Since McMaster took office, the state’s workforce has added 12,811 people – well shy of the 20,000 figure he likes to brag about on the campaign trail. But that’s just part of the picture. In the seventeen months McMaster has been on the job, the state’s working age population has grown by 75,261 people.
In other words, the working age population is growing at a much faster rate than the workforce … which means South Carolina’s economy isn’t creating enough new jobs to sustain all the new mouths it must feed.
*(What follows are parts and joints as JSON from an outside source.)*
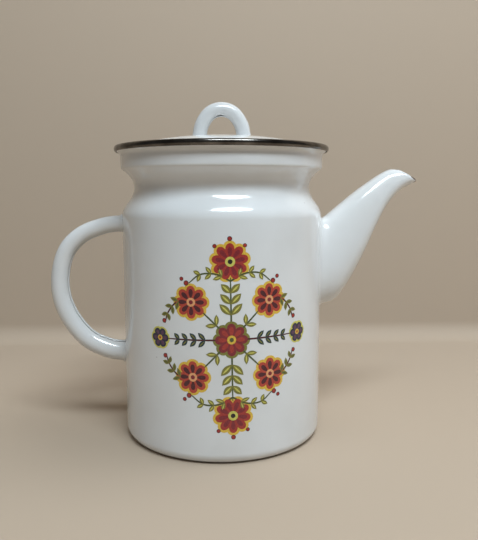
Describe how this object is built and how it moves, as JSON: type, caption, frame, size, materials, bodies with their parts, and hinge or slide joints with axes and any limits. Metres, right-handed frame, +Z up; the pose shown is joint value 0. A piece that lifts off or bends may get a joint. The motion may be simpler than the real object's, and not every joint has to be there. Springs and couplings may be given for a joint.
{
  "type": "enamelled pouring pot",
  "caption": "Cylindrical enamelled steel pot with a stepped collar, a short tapered pouring spout, a curled side handle and a lift-off domed lid with a loop.",
  "frame": {"origin": "middle of the flat base, on the pot's axis", "axes": "+Z up, +X towards the spout, the handle at -X, the decorated side facing -Y"},
  "size_m": [0.2426, 0.1386, 0.2173],
  "materials": {
    "enamel": "white vitreous enamel, glossy, slightly orange-peeled, with small grey specks",
    "stainless": "bright rolled stainless steel, tarnished brown-grey",
    "decal": "fired multicolour folk-flower transfer under gloss"
  },
  "bodies": {
    "pot": {"pot_body": "enamel", "rim_trim_ring": "stainless", "spout_left_half": "enamel", "spout_right_half": "enamel", "handle": "enamel"},
    "lid": {"lid_cover": "enamel", "lid_loop": "enamel"}
  },
  "joints": [
    {"name": "lid_lift", "type": "slide", "parent": "pot", "child": "lid", "axis": [0, 0, 1], "range_m": [0, 0.06]}
  ]
}
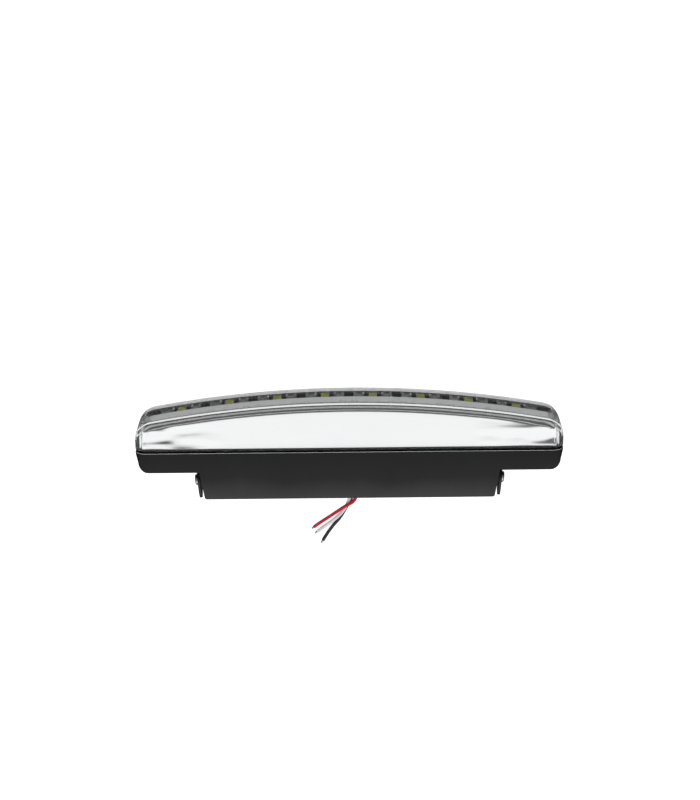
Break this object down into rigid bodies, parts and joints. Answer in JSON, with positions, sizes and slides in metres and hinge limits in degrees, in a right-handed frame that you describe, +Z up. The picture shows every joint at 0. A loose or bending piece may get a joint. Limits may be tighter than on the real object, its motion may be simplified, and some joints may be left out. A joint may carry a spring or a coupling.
{
  "type": "daytime running light",
  "caption": "Bar shaped daytime running light: clear bowed cover, chromed reflector with a row of LEDs, black housing, two side brackets and three short leads.",
  "frame": {"origin": "centre of the flat lower side, halfway along the lamp and halfway from the lens front to the ends of the brackets", "axes": "+X along the lamp, +Y from the lens towards the leads, +Z up from the flat lower side"},
  "size_m": [0.185, 0.0737, 0.022],
  "materials": {
    "clear_plastic": "clear, polished",
    "chromed_plastic": "vacuum metallised, polished",
    "board": "solder mask",
    "led_package": "yellow phosphor",
    "resistor": "ceramic chip",
    "black_package": "moulded",
    "black_plastic": "fine texture",
    "dark_steel": "oxidised",
    "bracket_paint": "satin black",
    "steel": "zinc plated",
    "rubber": "matte",
    "red_insulation": "soft sheen",
    "white_insulation": "soft sheen",
    "black_insulation": "soft sheen"
  },
  "bodies": {
    "root": {"lens_cover": "clear_plastic", "reflector": "chromed_plastic", "circuit_board": "board", "led_1": "led_package", "led_2": "led_package", "led_3": "led_package", "led_4": "led_package", "led_5": "led_package", "led_6": "led_package", "led_7": "led_package", "led_8": "led_package", "board_resistors": "resistor", "board_diode": "black_package", "housing": "black_plastic", "reflector_screw_left": "dark_steel", "reflector_screw_right": "dark_steel", "bracket_left": "bracket_paint", "bracket_right": "bracket_paint", "bracket_screw_left": "steel", "bracket_screw_right": "steel", "cable_grommet": "rubber", "wire_red": "red_insulation", "wire_white": "white_insulation", "wire_black": "black_insulation"}
  },
  "joints": []
}
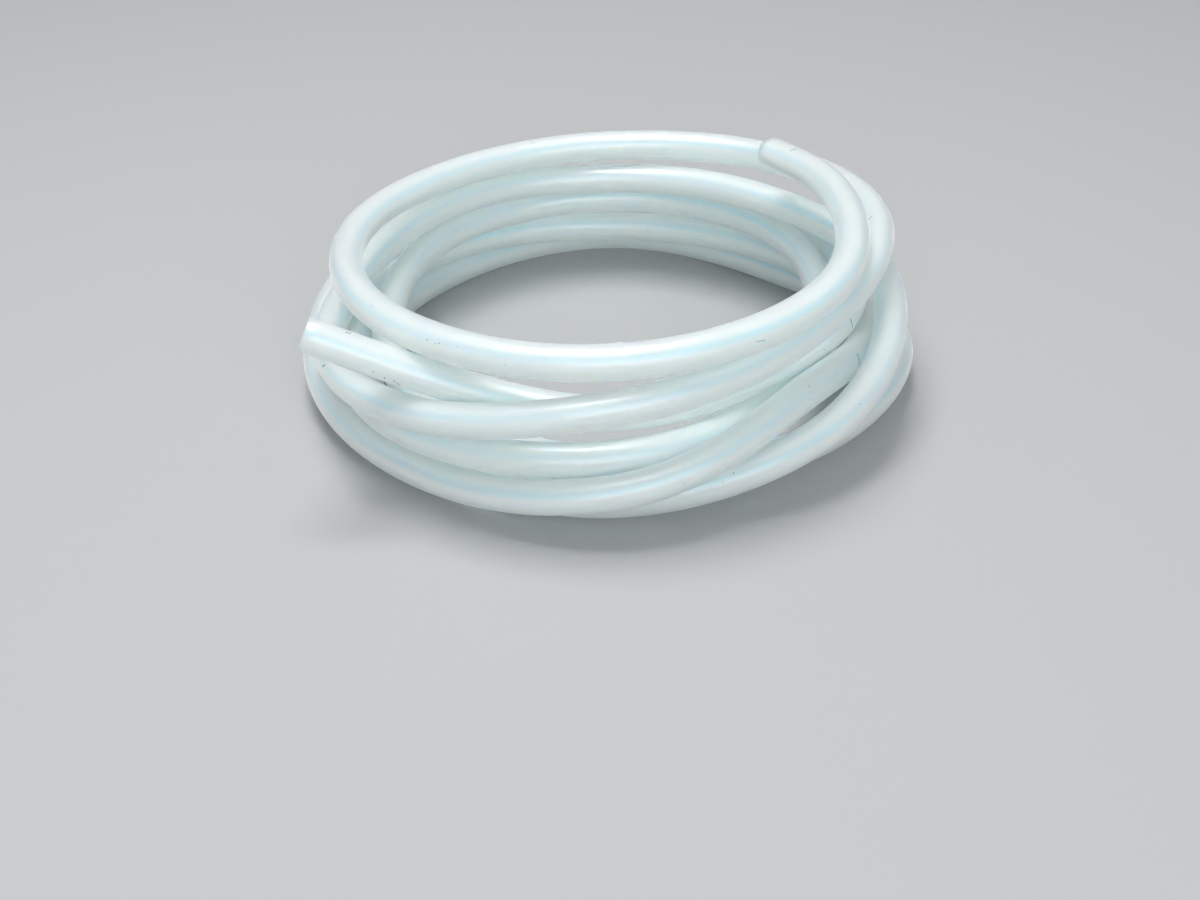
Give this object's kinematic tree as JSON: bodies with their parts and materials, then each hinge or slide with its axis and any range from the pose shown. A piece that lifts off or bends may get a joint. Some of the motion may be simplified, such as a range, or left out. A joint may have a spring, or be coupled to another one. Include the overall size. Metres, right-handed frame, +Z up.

By comparison (as we pointed out in this recent piece), under former governor Nikki Haley the state’s workforce expanded by 140,955 people during her six years in office – an average of 23,500 new jobs per year. However its working age population grew more than twice as fast over the same period, expanding by 307,507 people.
Haley’s jobs record was abysmal, don’t get us wrong. But it was much better than McMaster’s.
During Haley’s reign, labor participation peaked at 60.3 percent between May and September 2011. In May of 2012, however, it dipped below 60 percent – and has remained below this key demarcation line ever since. By contrast, this measure reached as high as 68.5 percent during the early 1990s – right around the time “Republicans” were taking over state government.
Also, lackluster employment isn’t the only problem facing the Palmetto State’s economy. South Carolina workers are also confronted by historically low income levels and sluggish overall economic growth.
But the bottom line is simple: South Carolina has not added 20,000 jobs under McMaster, it has only added around 13,000. And that’s well south of the number of jobs it should have added given the number of available workers.
“McMaster is taking us from bad to worse on the jobs front,” we noted recently.